What this task involves: Quote every line of the material beneath this one.

Data:
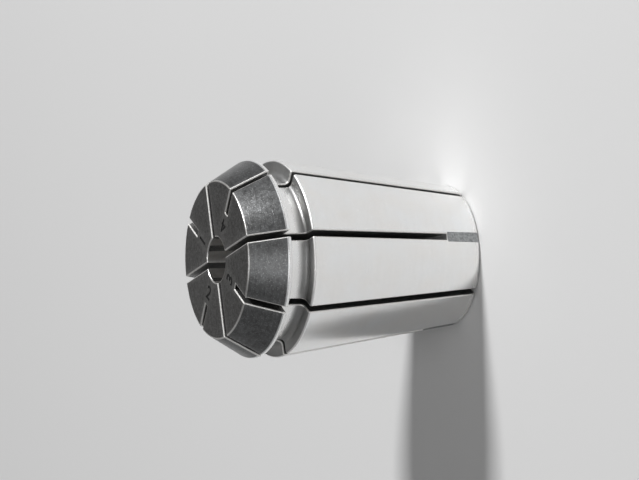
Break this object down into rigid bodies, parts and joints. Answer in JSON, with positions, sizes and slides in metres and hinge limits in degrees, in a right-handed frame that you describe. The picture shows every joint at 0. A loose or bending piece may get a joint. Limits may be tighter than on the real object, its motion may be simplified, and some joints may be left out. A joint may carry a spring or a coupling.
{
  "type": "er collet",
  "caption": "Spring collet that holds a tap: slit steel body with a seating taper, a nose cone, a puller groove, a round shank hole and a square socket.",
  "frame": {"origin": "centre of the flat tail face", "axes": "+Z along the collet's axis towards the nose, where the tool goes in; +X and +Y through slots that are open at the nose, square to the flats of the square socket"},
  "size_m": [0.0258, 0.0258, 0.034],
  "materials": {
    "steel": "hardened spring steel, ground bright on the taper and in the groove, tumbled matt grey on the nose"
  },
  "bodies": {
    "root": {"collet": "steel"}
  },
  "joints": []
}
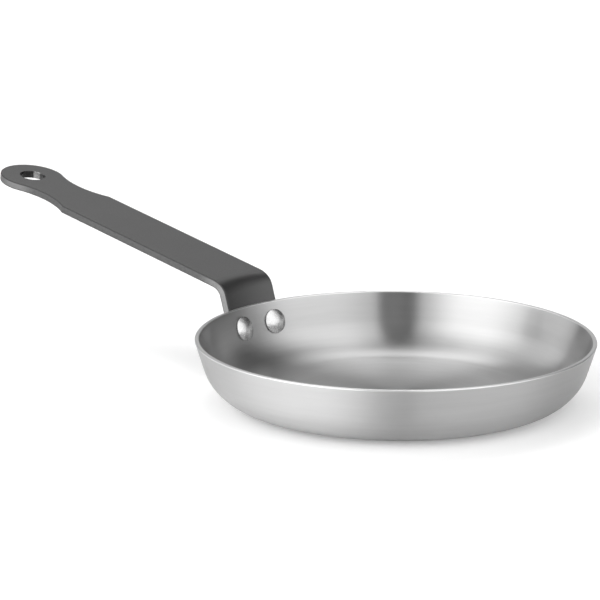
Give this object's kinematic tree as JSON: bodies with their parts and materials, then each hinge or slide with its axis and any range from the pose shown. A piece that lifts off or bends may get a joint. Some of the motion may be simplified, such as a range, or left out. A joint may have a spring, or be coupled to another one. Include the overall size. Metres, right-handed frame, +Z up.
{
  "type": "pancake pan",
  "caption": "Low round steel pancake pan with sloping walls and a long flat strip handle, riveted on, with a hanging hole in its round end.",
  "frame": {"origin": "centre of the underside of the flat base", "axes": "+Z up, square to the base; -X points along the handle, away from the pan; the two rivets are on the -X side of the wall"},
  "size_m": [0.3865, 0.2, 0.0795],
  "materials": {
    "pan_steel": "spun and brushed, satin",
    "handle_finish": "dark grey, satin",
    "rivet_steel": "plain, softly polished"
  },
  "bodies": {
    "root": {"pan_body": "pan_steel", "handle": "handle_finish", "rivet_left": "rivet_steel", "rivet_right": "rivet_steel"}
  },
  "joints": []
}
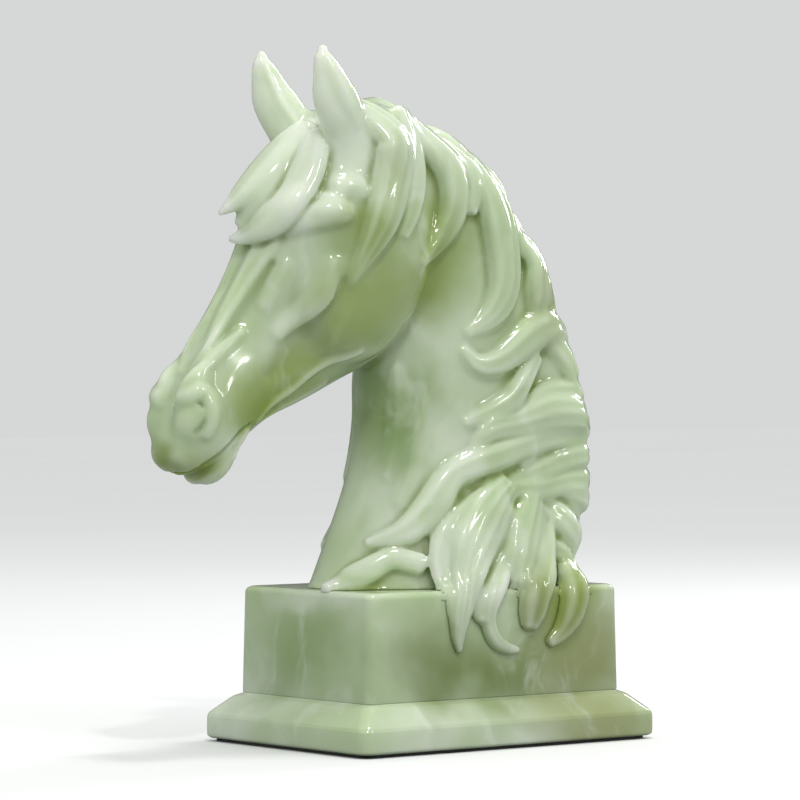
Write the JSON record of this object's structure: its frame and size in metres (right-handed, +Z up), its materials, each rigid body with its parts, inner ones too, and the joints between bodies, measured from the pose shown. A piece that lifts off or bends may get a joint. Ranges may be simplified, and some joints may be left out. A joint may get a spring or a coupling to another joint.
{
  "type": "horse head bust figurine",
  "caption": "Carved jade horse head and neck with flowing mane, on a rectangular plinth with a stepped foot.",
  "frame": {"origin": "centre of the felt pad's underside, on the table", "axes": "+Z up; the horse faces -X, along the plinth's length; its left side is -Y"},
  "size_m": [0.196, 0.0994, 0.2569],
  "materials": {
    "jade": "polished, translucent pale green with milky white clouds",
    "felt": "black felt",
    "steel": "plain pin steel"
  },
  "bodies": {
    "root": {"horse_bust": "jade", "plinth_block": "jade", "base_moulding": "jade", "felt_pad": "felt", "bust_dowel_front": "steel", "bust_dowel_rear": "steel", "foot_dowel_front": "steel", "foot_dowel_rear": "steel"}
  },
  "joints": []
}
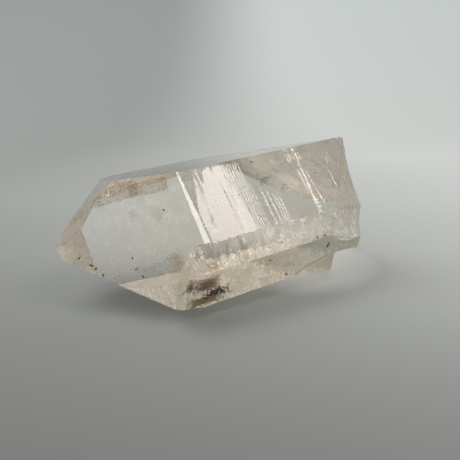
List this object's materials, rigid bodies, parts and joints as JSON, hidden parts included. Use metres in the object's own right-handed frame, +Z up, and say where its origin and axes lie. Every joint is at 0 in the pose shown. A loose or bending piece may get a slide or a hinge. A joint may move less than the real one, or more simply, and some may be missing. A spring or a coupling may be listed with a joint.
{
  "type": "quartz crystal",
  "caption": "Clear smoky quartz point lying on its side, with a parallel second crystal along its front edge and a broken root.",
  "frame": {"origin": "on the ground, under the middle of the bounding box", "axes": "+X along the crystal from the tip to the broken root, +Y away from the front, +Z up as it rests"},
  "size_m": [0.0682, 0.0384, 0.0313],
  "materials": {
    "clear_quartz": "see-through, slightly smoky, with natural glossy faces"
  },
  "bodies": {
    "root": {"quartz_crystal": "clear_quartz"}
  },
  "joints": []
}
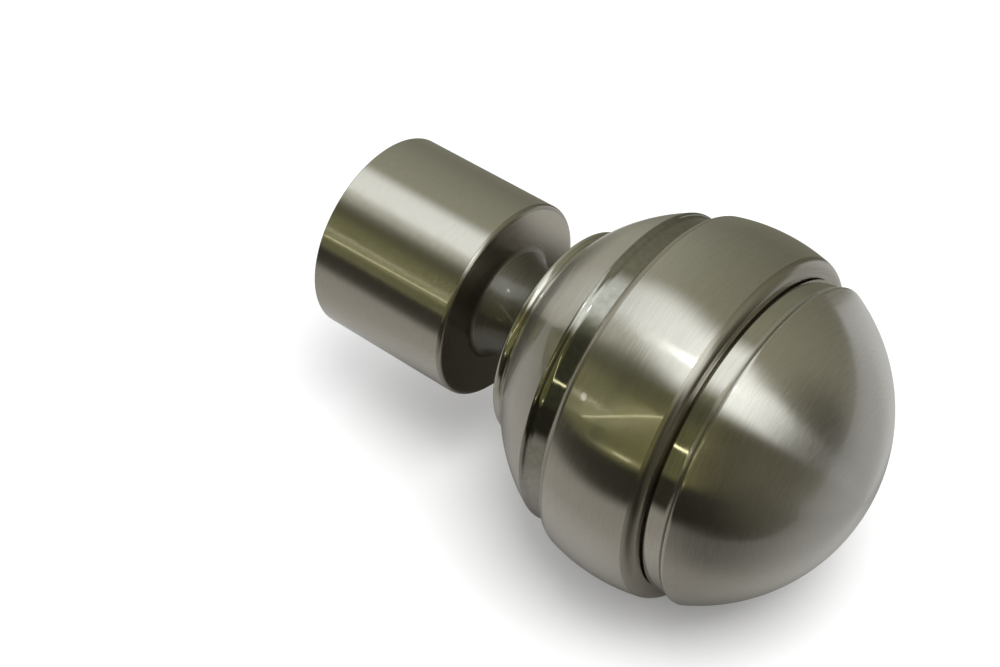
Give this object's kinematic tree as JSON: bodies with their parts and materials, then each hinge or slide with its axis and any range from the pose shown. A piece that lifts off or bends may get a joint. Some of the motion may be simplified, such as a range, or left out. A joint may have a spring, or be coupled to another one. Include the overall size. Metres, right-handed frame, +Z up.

Complete answer:
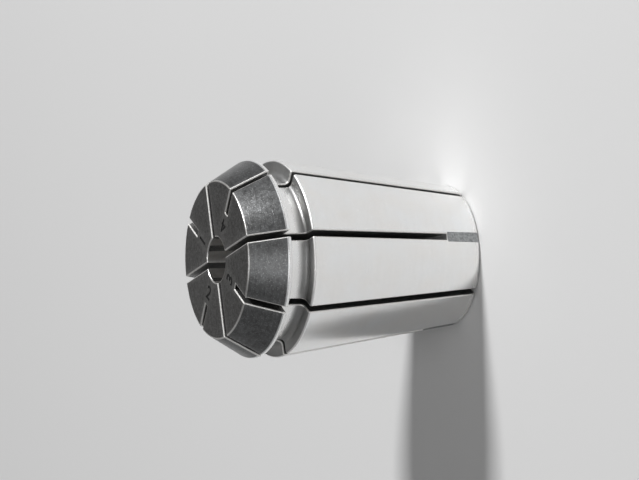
Break this object down into rigid bodies, parts and joints. Answer in JSON, with positions, sizes and slides in metres and hinge limits in degrees, in a right-handed frame that you describe. The picture shows every joint at 0. A loose or bending piece may get a joint. Limits may be tighter than on the real object, its motion may be simplified, and some joints may be left out. A joint may carry a spring or a coupling.
{
  "type": "er collet",
  "caption": "Spring collet that holds a tap: slit steel body with a seating taper, a nose cone, a puller groove, a round shank hole and a square socket.",
  "frame": {"origin": "centre of the flat tail face", "axes": "+Z along the collet's axis towards the nose, where the tool goes in; +X and +Y through slots that are open at the nose, square to the flats of the square socket"},
  "size_m": [0.0258, 0.0258, 0.034],
  "materials": {
    "steel": "hardened spring steel, ground bright on the taper and in the groove, tumbled matt grey on the nose"
  },
  "bodies": {
    "root": {"collet": "steel"}
  },
  "joints": []
}
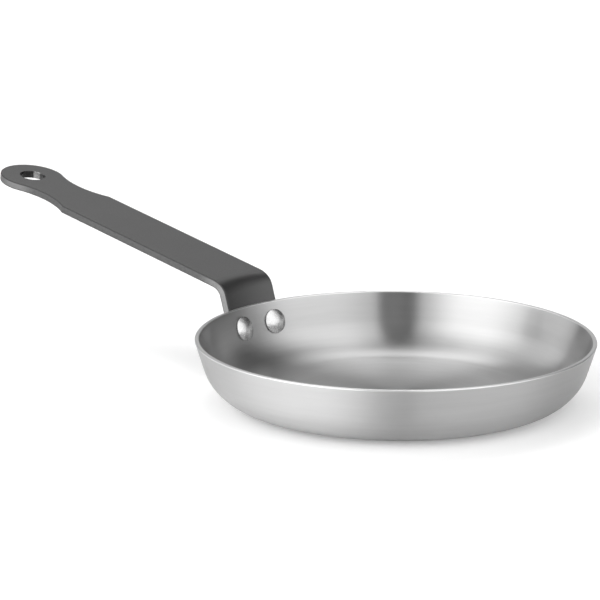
Give this object's kinematic tree as JSON: bodies with their parts and materials, then each hinge or slide with its axis and any range from the pose shown. A piece that lifts off or bends may get a joint. Some of the motion may be simplified, such as a range, or left out. A joint may have a spring, or be coupled to another one. Include the overall size. Metres, right-handed frame, +Z up.
{
  "type": "pancake pan",
  "caption": "Low round steel pancake pan with sloping walls and a long flat strip handle, riveted on, with a hanging hole in its round end.",
  "frame": {"origin": "centre of the underside of the flat base", "axes": "+Z up, square to the base; -X points along the handle, away from the pan; the two rivets are on the -X side of the wall"},
  "size_m": [0.3865, 0.2, 0.0795],
  "materials": {
    "pan_steel": "spun and brushed, satin",
    "handle_finish": "dark grey, satin",
    "rivet_steel": "plain, softly polished"
  },
  "bodies": {
    "root": {"pan_body": "pan_steel", "handle": "handle_finish", "rivet_left": "rivet_steel", "rivet_right": "rivet_steel"}
  },
  "joints": []
}
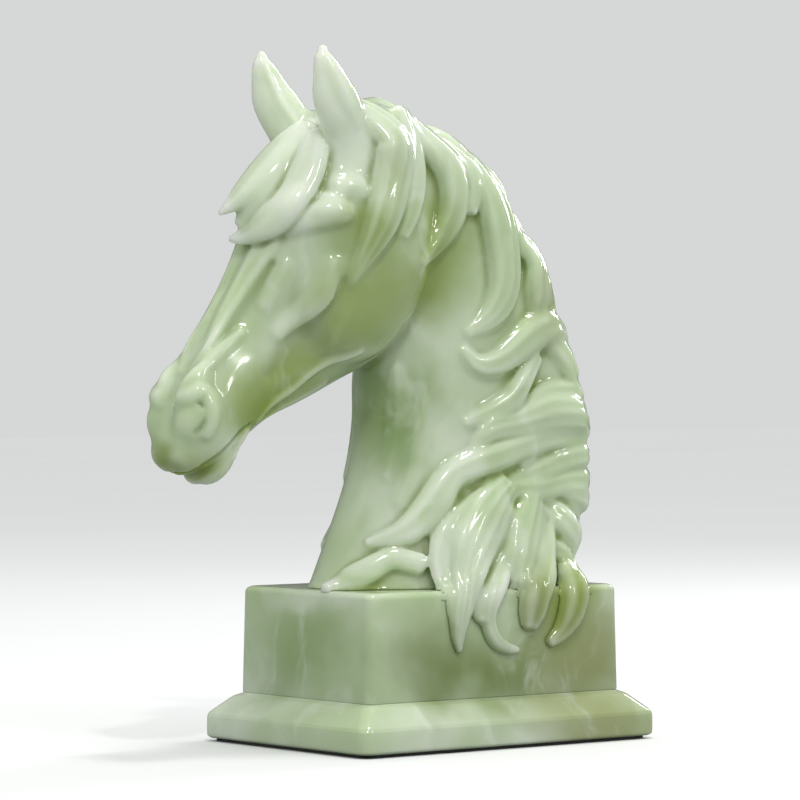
Write the JSON record of this object's structure: its frame and size in metres (right-handed, +Z up), its materials, each rigid body with its parts, inner ones too, and the joints between bodies, measured from the pose shown. A piece that lifts off or bends may get a joint. Ranges may be simplified, and some joints may be left out. A joint may get a spring or a coupling to another joint.
{
  "type": "horse head bust figurine",
  "caption": "Carved jade horse head and neck with flowing mane, on a rectangular plinth with a stepped foot.",
  "frame": {"origin": "centre of the felt pad's underside, on the table", "axes": "+Z up; the horse faces -X, along the plinth's length; its left side is -Y"},
  "size_m": [0.196, 0.0994, 0.2569],
  "materials": {
    "jade": "polished, translucent pale green with milky white clouds",
    "felt": "black felt",
    "steel": "plain pin steel"
  },
  "bodies": {
    "root": {"horse_bust": "jade", "plinth_block": "jade", "base_moulding": "jade", "felt_pad": "felt", "bust_dowel_front": "steel", "bust_dowel_rear": "steel", "foot_dowel_front": "steel", "foot_dowel_rear": "steel"}
  },
  "joints": []
}
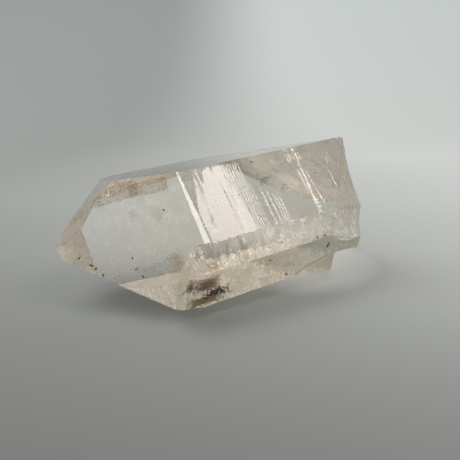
List this object's materials, rigid bodies, parts and joints as JSON, hidden parts included. Use metres in the object's own right-handed frame, +Z up, and say where its origin and axes lie. Every joint is at 0 in the pose shown. A loose or bending piece may get a slide or a hinge. A joint may move less than the real one, or more simply, and some may be missing. A spring or a coupling may be listed with a joint.
{
  "type": "quartz crystal",
  "caption": "Clear smoky quartz point lying on its side, with a parallel second crystal along its front edge and a broken root.",
  "frame": {"origin": "on the ground, under the middle of the bounding box", "axes": "+X along the crystal from the tip to the broken root, +Y away from the front, +Z up as it rests"},
  "size_m": [0.0682, 0.0384, 0.0313],
  "materials": {
    "clear_quartz": "see-through, slightly smoky, with natural glossy faces"
  },
  "bodies": {
    "root": {"quartz_crystal": "clear_quartz"}
  },
  "joints": []
}
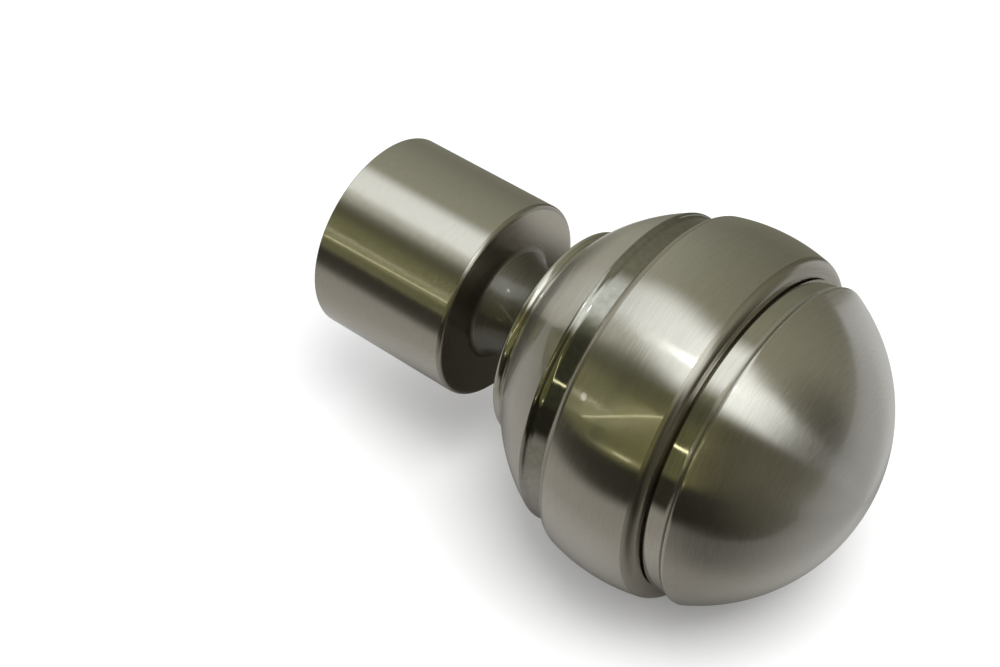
Give this object's kinematic tree as JSON: bodies with their parts and materials, then each hinge or slide with its axis and any range from the pose shown. A piece that lifts off or bends may get a joint. Some of the motion may be simplified, such as a range, or left out. A joint may have a spring, or be coupled to another one. Include the overall size. Metres, right-handed frame, +Z up.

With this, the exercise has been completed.